Ô Beauté ! Depuis longtemps je t’aime, longtemps je t’ai poursuivi, toi l’insaisissable, toi intangible ! Et voilà ! Tu m’enveloppes nuit et jour dans les bras d’un gracieux, luxueux et chatoyant silence. »
A propos de la cocaïne :
« A l’un, la drogue peut apporter de la vivacité, à un autre langueur ; à l’un force créatrice, à l’autre énergie inlassable ; à l’un glamour, et à l’autre enfin, convoitise. Mais chacun à sa manière est heureux. Pensez-y ! – C’est si simple et si transcendantal ! L’homme est heureux !
J’ai voyagé dans tous les coins du globe, et j’ai vu de telles merveilles de la nature que mon stylo crie encore quand j’essaye de les écrire. J’ai vu beaucoup de miracles du génie de l’homme, mais je n’ai jamais vu une merveille comme celle-ci. »
Aleister Crowley s’attaque au prohibitionnisme et demande aux autorités de faire confiance à la population, capable, selon lui, de s’autoréguler malgré quelques dérives marginales.

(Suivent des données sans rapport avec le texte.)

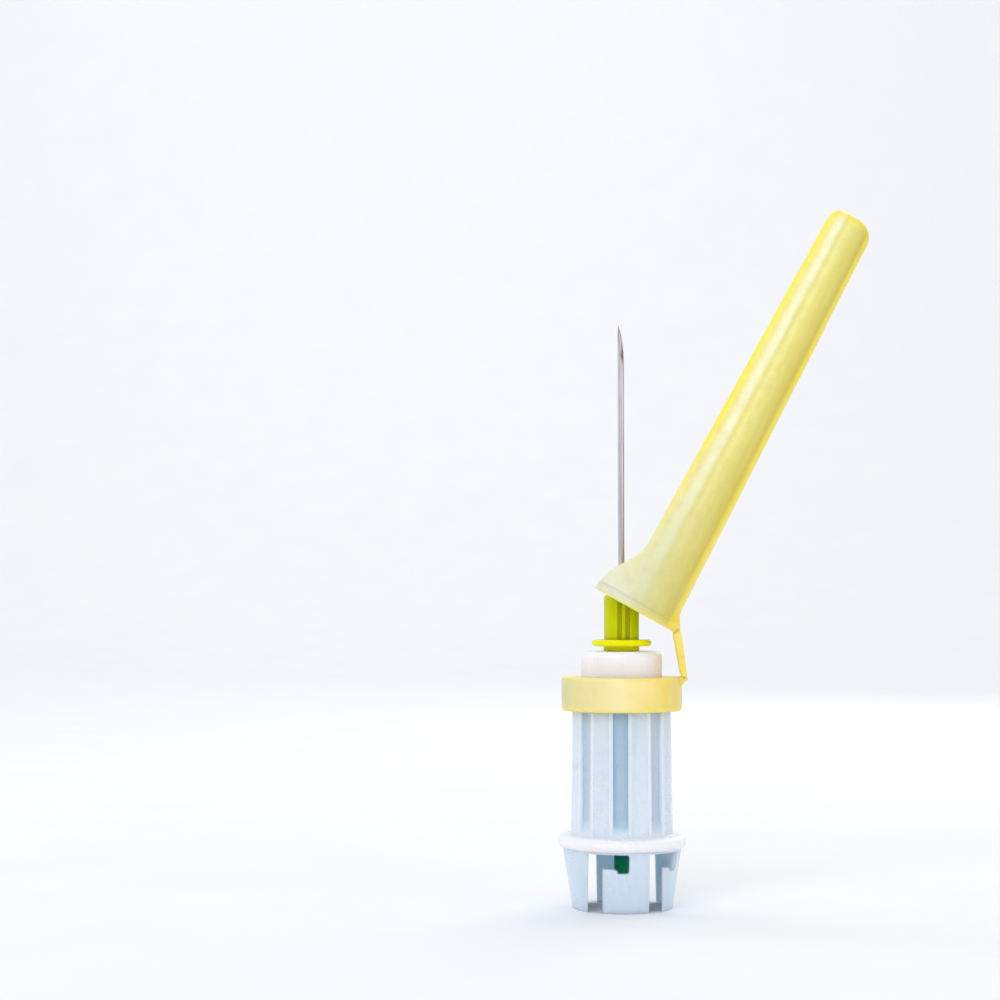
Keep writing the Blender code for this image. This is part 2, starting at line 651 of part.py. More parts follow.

Il met en avant tout ce que l’humanité doit aux drogues, notamment la créativité de nombre d’artistes et auteurs. Il le démontre avec un texte opiacé, Aux pieds de Notre-Dame des Ténèbres.
« Maintenant, le bleu du crépuscule vient au milieu du bruissement des feuilles. Les oiseaux, fatigués de voler, envoient leurs plaintes au ciel, avant de mettre leur tête sous leurs ailes, et la mer, la grande sauvage, avec de longs gémissements, écrase contre les roches ses hautes vagues qui se cabrent.
Le soleil s’est caché, tachant l’horizon d’une teinte sanglante. C’est l’heure du mirage !
Mélancolique et lent, enveloppé de mille voiles sombres, je marche sur la rive, et j’écoute l’éternel gémissement des eaux et le léger chant de la brise. L’herbe grasse du petit bois près de là, lavée par la rosée (et si tendrement verte !), me demande de la piétiner avec mes pieds nus.
Vivement, j’enlève mes sandales, et ainsi, debout dans le vert humide, enveloppé dans mes voiles, je pense à moi-même comme un grand lys noir, né d’une baguette magique. »
Nous trouverons aussi dans ce recueil quelques haïkus, un texte humoristique intitulé Sur la gestion des blondes, qui n’épargne ni les blondes ni les brunes, une critique du cinéma de mauvaise qualité et quelques autres surprises.
La pensée d’Aleister Crowley demeure étonnamment pertinente pour notre époque à hauts risques.